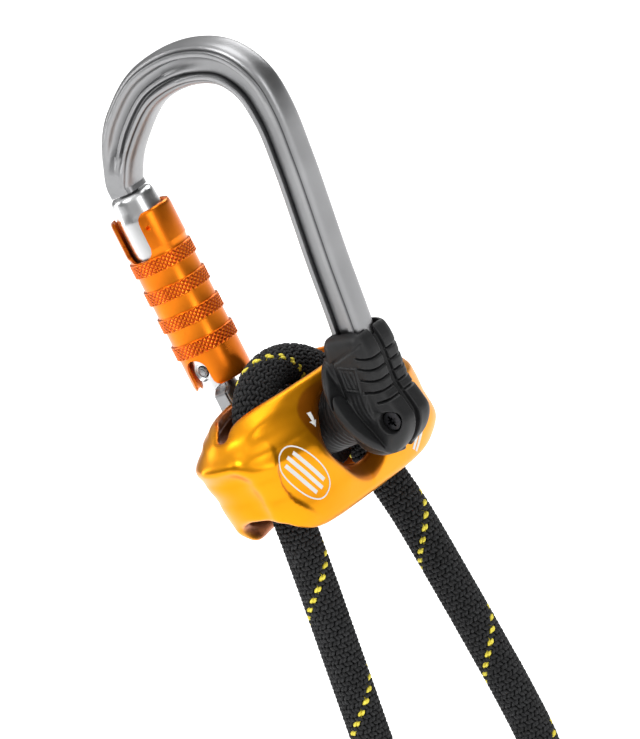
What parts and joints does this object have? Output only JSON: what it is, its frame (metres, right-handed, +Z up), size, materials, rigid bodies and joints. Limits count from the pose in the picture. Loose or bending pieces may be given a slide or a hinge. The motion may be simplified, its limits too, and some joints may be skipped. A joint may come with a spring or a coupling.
{
  "type": "rope adjuster with locking carabiner",
  "caption": "Progress-capture rope adjuster: a forged ring rocking on a spool clamped to an auto-locking carabiner, with a braided rope looped through it.",
  "frame": {"origin": "inside of the carabiner's bow, where the device hangs", "axes": "+Z up from the spool to the bow, +X from the gate to the spine, the carabiner in the XZ plane"},
  "size_m": [0.0782, 0.0792, 0.2626],
  "materials": {
    "forged": "satin grey anodised forging",
    "gate": "bright polished",
    "steel": "bright drawn",
    "sleeve": "orange anodised, knurled bands",
    "body": "gold anodised forging",
    "shell": "fine moulded texture",
    "cover": "moulded, ribbed",
    "drum": "black anodised, turned",
    "screw": "black zinc",
    "insert": "turned",
    "rope": "braided black sheath with a yellow tracer"
  },
  "bodies": {
    "carabiner": {"carabiner_frame": "forged", "hinge_pin": "steel", "shell_left": "shell", "shell_right": "shell", "shell_screw": "screw", "shell_insert": "insert", "drum_half_left": "drum", "drum_half_right": "drum", "rope_loop": "rope", "load_strand": "rope", "free_strand": "rope", "load_end_cover": "cover", "load_eye": "rope", "free_end_cover": "cover", "free_end_fold": "rope"},
    "gate": {"gate_barrel": "gate", "gate_plunger": "steel", "gate_spring": "steel", "sleeve_spring": "steel"},
    "guide_ring": {"sleeve_guide_ring": "steel"},
    "sleeve": {"locking_sleeve": "sleeve"},
    "adjuster": {"adjuster_body": "body"}
  },
  "joints": [
    {"name": "gate_swing", "type": "hinge", "parent": "carabiner", "child": "gate", "pos_m": [-0.0278, 0, -0.0799], "axis": [0, 1, 0], "range_deg": [0, 22], "stiffness_Nm_per_rad": 0.15, "springref_deg": -8.59},
    {"name": "sleeve_lift", "type": "slide", "parent": "gate", "child": "guide_ring", "axis": [-0.1736, 0, 0.9848], "range_m": [0, 0.003], "stiffness_N_per_m": 400, "springref_m": -0.001, "deforming": ["sleeve_spring"]},
    {"name": "sleeve_turn", "type": "hinge", "parent": "guide_ring", "child": "sleeve", "pos_m": [-0.0278, 0, -0.0799], "axis": [0.1736, 0, -0.9848], "range_deg": [0, 90], "stiffness_Nm_per_rad": 0.02, "springref_deg": -11.46},
    {"name": "adjuster_tilt", "type": "hinge", "parent": "carabiner", "child": "adjuster", "pos_m": [-0.0058, 0, -0.1013], "axis": [0.9711, 0, 0.2385], "range_deg": [-12, 12]}
  ]
}
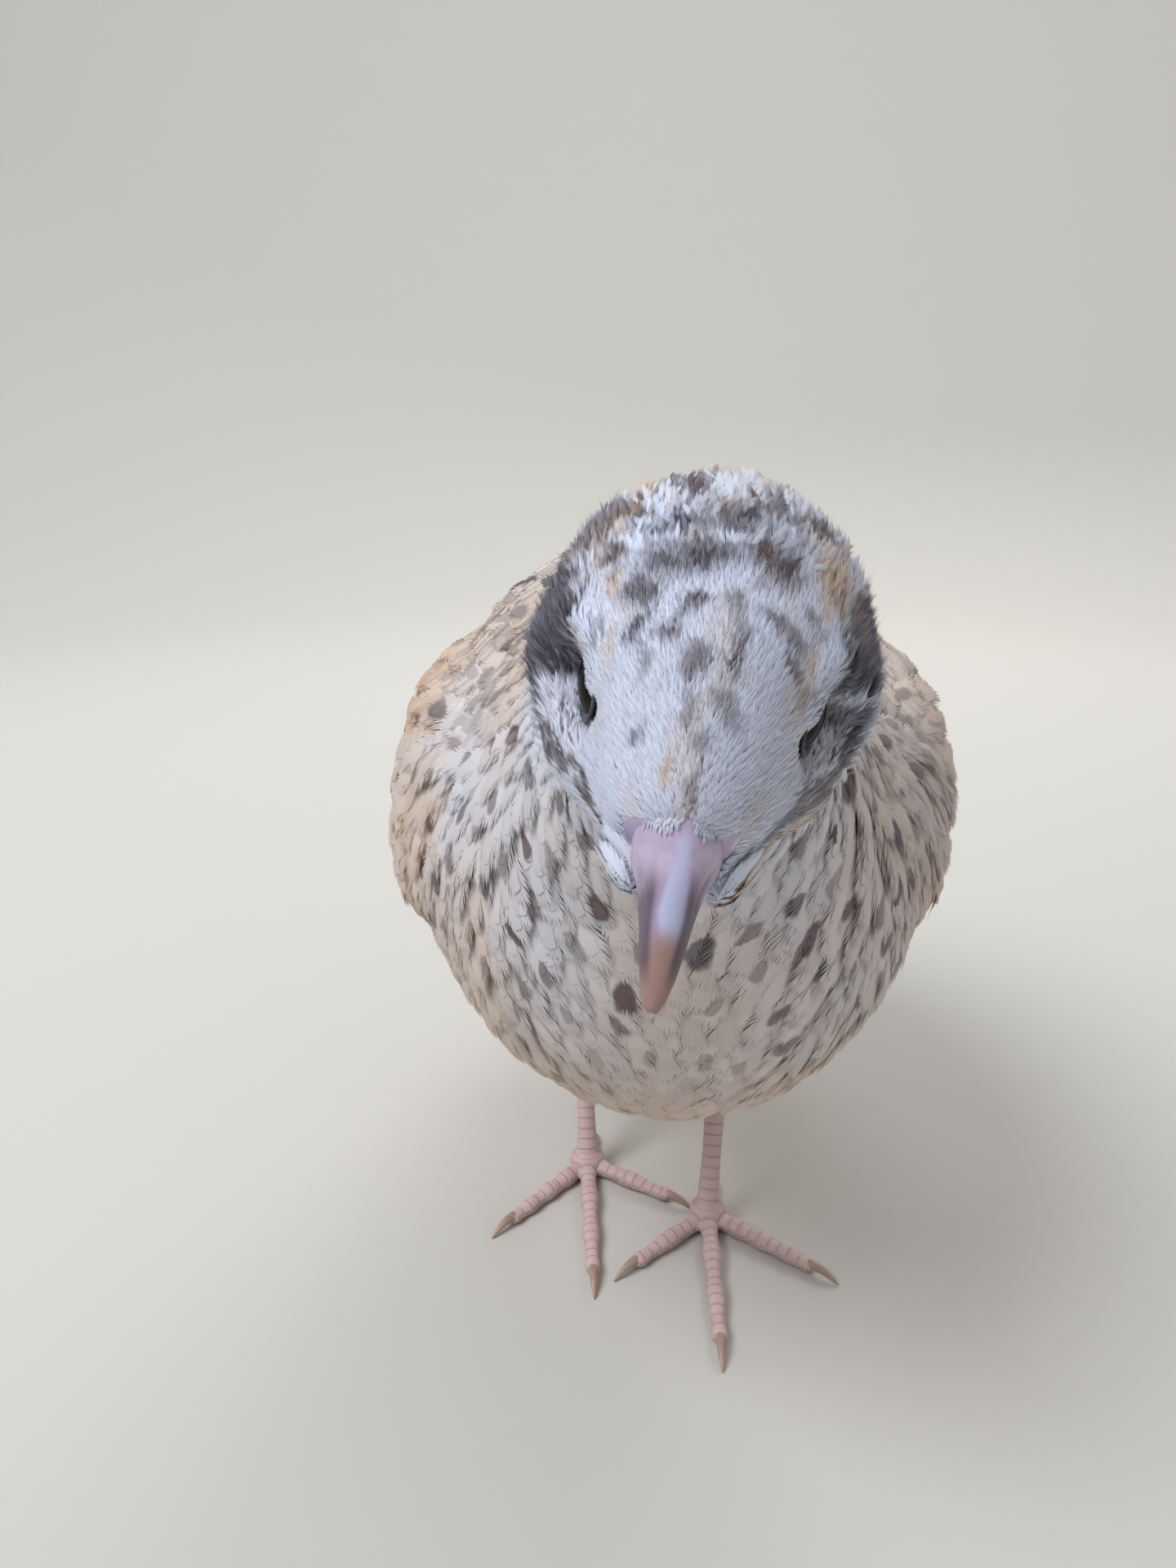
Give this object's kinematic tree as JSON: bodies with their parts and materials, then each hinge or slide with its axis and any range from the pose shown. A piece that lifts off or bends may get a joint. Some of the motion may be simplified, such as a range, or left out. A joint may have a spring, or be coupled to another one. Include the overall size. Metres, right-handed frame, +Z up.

__Short task__: Reproduce every line above without error.

__Complete output__:
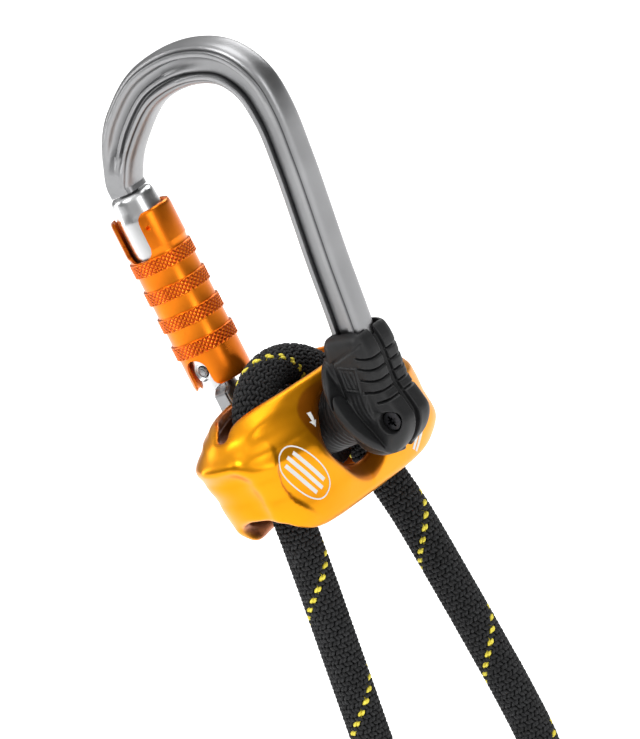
What parts and joints does this object have? Output only JSON: what it is, its frame (metres, right-handed, +Z up), size, materials, rigid bodies and joints. Limits count from the pose in the picture. Loose or bending pieces may be given a slide or a hinge. The motion may be simplified, its limits too, and some joints may be skipped. A joint may come with a spring or a coupling.
{
  "type": "rope adjuster with locking carabiner",
  "caption": "Progress-capture rope adjuster: a forged ring rocking on a spool clamped to an auto-locking carabiner, with a braided rope looped through it.",
  "frame": {"origin": "inside of the carabiner's bow, where the device hangs", "axes": "+Z up from the spool to the bow, +X from the gate to the spine, the carabiner in the XZ plane"},
  "size_m": [0.0782, 0.0792, 0.2626],
  "materials": {
    "forged": "satin grey anodised forging",
    "gate": "bright polished",
    "steel": "bright drawn",
    "sleeve": "orange anodised, knurled bands",
    "body": "gold anodised forging",
    "shell": "fine moulded texture",
    "cover": "moulded, ribbed",
    "drum": "black anodised, turned",
    "screw": "black zinc",
    "insert": "turned",
    "rope": "braided black sheath with a yellow tracer"
  },
  "bodies": {
    "carabiner": {"carabiner_frame": "forged", "hinge_pin": "steel", "shell_left": "shell", "shell_right": "shell", "shell_screw": "screw", "shell_insert": "insert", "drum_half_left": "drum", "drum_half_right": "drum", "rope_loop": "rope", "load_strand": "rope", "free_strand": "rope", "load_end_cover": "cover", "load_eye": "rope", "free_end_cover": "cover", "free_end_fold": "rope"},
    "gate": {"gate_barrel": "gate", "gate_plunger": "steel", "gate_spring": "steel", "sleeve_spring": "steel"},
    "guide_ring": {"sleeve_guide_ring": "steel"},
    "sleeve": {"locking_sleeve": "sleeve"},
    "adjuster": {"adjuster_body": "body"}
  },
  "joints": [
    {"name": "gate_swing", "type": "hinge", "parent": "carabiner", "child": "gate", "pos_m": [-0.0278, 0, -0.0799], "axis": [0, 1, 0], "range_deg": [0, 22], "stiffness_Nm_per_rad": 0.15, "springref_deg": -8.59},
    {"name": "sleeve_lift", "type": "slide", "parent": "gate", "child": "guide_ring", "axis": [-0.1736, 0, 0.9848], "range_m": [0, 0.003], "stiffness_N_per_m": 400, "springref_m": -0.001, "deforming": ["sleeve_spring"]},
    {"name": "sleeve_turn", "type": "hinge", "parent": "guide_ring", "child": "sleeve", "pos_m": [-0.0278, 0, -0.0799], "axis": [0.1736, 0, -0.9848], "range_deg": [0, 90], "stiffness_Nm_per_rad": 0.02, "springref_deg": -11.46},
    {"name": "adjuster_tilt", "type": "hinge", "parent": "carabiner", "child": "adjuster", "pos_m": [-0.0058, 0, -0.1013], "axis": [0.9711, 0, 0.2385], "range_deg": [-12, 12]}
  ]
}
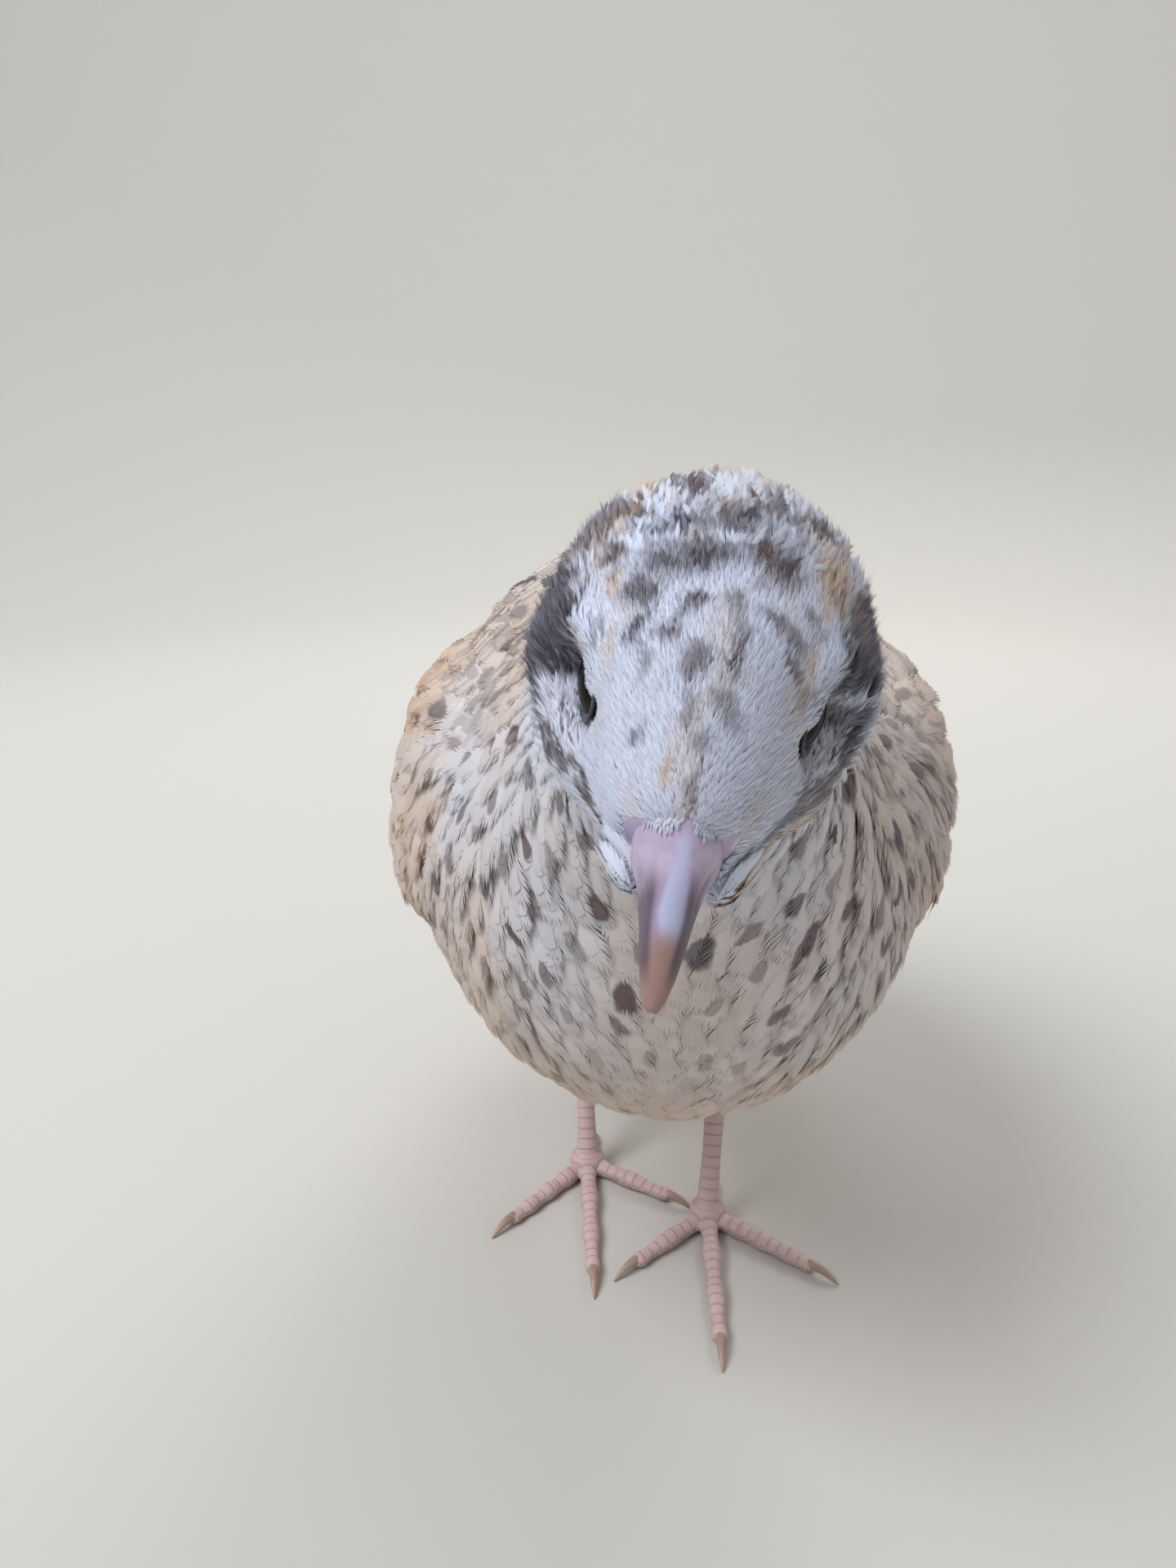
Give this object's kinematic tree as JSON: bodies with their parts and materials, then each hinge or slide with its axis and any range from the pose shown. A piece that lifts off or bends may get a joint. Some of the motion may be simplified, such as a range, or left out. A joint may have a spring, or be coupled to another one. Include the overall size. Metres, right-handed frame, +Z up.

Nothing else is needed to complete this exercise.